> _DATA LISTING_:

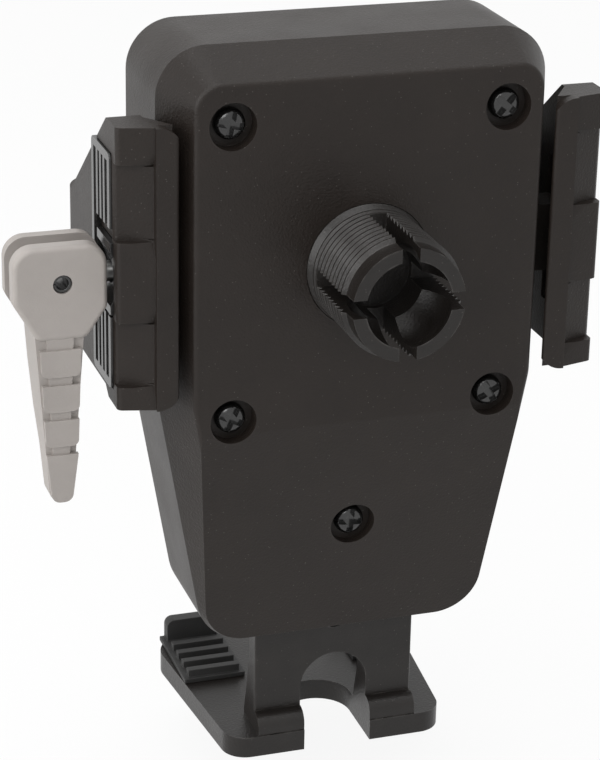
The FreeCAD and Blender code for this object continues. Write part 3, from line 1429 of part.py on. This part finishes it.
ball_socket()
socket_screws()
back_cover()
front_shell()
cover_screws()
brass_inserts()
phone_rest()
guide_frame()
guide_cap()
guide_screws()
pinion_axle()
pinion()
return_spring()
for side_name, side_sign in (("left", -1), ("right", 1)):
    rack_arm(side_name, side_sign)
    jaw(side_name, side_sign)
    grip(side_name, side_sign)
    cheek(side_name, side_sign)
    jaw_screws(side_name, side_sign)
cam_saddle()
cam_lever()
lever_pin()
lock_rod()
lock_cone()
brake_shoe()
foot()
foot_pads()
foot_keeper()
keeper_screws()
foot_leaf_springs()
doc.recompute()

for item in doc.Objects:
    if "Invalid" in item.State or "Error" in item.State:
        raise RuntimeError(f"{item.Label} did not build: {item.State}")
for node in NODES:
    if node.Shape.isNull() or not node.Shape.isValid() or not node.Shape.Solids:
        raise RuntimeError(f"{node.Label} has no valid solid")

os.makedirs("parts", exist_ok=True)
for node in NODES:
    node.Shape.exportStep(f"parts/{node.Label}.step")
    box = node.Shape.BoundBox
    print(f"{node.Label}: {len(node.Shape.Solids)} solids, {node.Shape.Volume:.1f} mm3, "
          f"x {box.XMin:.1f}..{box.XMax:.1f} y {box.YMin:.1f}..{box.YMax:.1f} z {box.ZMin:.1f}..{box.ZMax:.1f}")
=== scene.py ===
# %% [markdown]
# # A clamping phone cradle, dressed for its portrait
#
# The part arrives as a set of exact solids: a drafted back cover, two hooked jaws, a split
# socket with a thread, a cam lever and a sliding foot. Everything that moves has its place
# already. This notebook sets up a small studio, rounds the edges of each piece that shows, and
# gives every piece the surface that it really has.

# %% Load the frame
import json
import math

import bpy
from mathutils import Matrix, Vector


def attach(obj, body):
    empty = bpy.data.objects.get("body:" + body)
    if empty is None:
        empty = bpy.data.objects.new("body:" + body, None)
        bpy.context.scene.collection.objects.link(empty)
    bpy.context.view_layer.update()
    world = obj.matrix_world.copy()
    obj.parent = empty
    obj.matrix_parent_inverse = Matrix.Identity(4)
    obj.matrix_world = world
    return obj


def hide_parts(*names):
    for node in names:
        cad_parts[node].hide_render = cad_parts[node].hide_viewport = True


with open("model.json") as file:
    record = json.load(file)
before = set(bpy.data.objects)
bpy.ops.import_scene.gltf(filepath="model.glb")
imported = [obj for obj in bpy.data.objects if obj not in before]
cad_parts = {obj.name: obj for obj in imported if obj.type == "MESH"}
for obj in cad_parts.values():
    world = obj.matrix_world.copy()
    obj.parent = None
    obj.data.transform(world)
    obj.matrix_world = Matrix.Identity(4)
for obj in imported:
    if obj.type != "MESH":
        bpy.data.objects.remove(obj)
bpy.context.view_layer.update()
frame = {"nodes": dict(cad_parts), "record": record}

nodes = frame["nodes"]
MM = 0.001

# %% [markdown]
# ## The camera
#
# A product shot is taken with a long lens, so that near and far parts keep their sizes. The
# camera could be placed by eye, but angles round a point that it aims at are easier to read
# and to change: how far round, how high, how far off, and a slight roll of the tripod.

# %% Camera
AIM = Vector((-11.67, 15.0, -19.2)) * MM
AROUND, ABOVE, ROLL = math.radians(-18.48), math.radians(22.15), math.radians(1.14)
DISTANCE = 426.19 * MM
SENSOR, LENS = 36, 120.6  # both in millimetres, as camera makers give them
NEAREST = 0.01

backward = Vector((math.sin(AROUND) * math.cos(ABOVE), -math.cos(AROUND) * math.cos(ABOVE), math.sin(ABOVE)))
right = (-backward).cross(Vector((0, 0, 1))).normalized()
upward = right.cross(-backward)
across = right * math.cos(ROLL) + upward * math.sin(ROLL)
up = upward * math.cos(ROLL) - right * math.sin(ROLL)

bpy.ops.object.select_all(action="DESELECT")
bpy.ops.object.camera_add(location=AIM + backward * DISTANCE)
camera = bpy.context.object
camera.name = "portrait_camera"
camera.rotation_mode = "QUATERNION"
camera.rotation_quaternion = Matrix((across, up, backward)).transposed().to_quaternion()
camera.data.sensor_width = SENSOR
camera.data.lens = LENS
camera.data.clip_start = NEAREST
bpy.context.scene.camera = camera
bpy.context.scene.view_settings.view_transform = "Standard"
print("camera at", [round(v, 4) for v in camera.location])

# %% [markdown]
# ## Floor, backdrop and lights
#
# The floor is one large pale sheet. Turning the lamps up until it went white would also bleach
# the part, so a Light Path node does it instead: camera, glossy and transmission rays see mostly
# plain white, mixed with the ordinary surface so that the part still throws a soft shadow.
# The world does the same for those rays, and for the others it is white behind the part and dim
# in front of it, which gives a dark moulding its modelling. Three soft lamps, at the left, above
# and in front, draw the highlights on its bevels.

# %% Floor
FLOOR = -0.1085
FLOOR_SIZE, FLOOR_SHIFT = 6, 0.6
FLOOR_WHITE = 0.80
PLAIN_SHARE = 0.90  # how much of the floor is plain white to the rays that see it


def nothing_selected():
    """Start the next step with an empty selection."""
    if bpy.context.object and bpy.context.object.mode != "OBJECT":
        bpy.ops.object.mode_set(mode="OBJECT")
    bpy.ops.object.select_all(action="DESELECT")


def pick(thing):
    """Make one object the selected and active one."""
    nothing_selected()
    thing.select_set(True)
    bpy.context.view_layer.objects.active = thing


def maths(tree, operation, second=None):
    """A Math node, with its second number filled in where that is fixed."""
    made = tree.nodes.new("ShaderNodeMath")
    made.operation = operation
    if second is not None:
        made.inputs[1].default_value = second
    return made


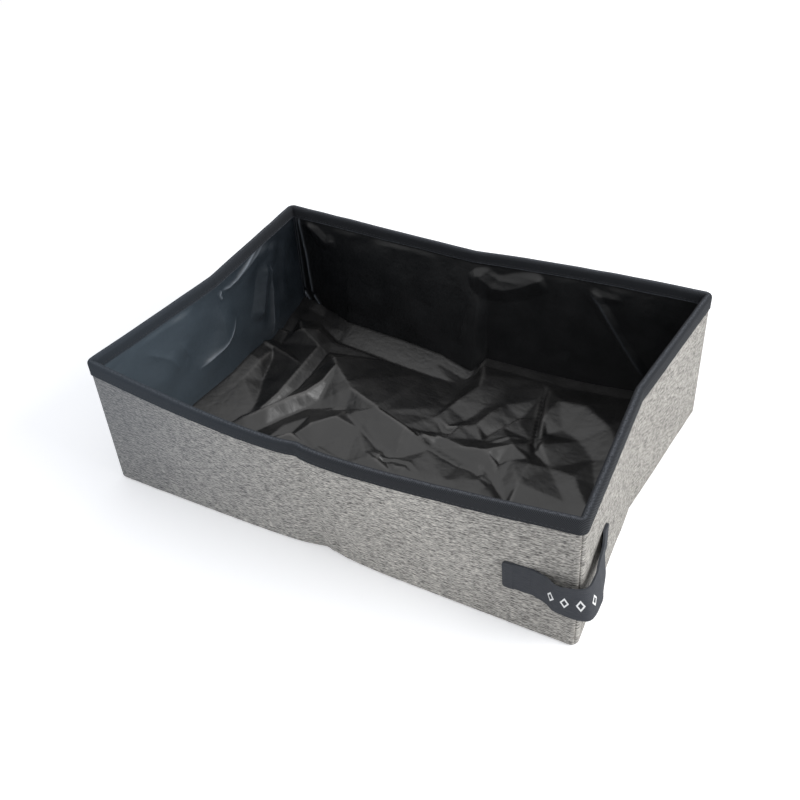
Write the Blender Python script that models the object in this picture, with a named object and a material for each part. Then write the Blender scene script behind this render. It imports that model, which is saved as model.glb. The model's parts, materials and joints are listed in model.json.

> _EXERCISE_: From the first line above through the line that contains "has no valid", quote each line exactly. Output nothing more.

> _REPLY TO THE TASK_:
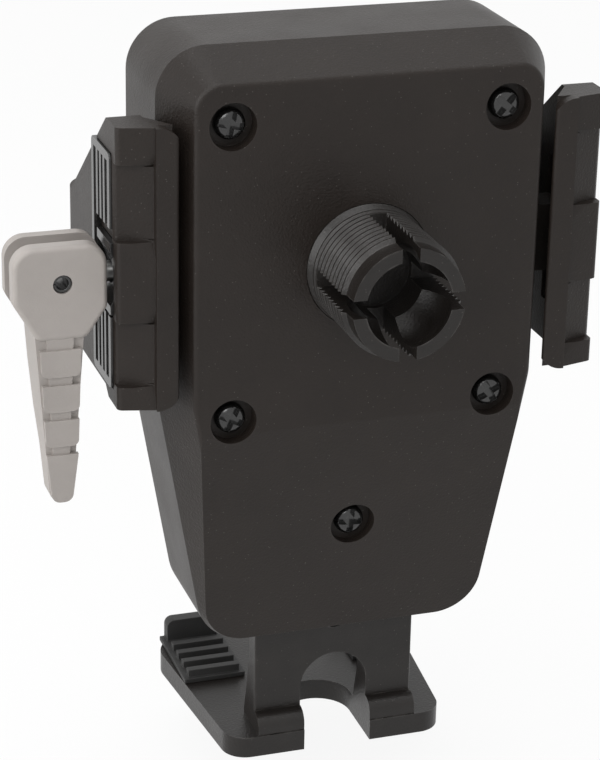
The FreeCAD and Blender code for this object continues. Write part 3, from line 1429 of part.py on. This part finishes it.
ball_socket()
socket_screws()
back_cover()
front_shell()
cover_screws()
brass_inserts()
phone_rest()
guide_frame()
guide_cap()
guide_screws()
pinion_axle()
pinion()
return_spring()
for side_name, side_sign in (("left", -1), ("right", 1)):
    rack_arm(side_name, side_sign)
    jaw(side_name, side_sign)
    grip(side_name, side_sign)
    cheek(side_name, side_sign)
    jaw_screws(side_name, side_sign)
cam_saddle()
cam_lever()
lever_pin()
lock_rod()
lock_cone()
brake_shoe()
foot()
foot_pads()
foot_keeper()
keeper_screws()
foot_leaf_springs()
doc.recompute()

for item in doc.Objects:
    if "Invalid" in item.State or "Error" in item.State:
        raise RuntimeError(f"{item.Label} did not build: {item.State}")
for node in NODES:
    if node.Shape.isNull() or not node.Shape.isValid() or not node.Shape.Solids:
        raise RuntimeError(f"{node.Label} has no valid solid")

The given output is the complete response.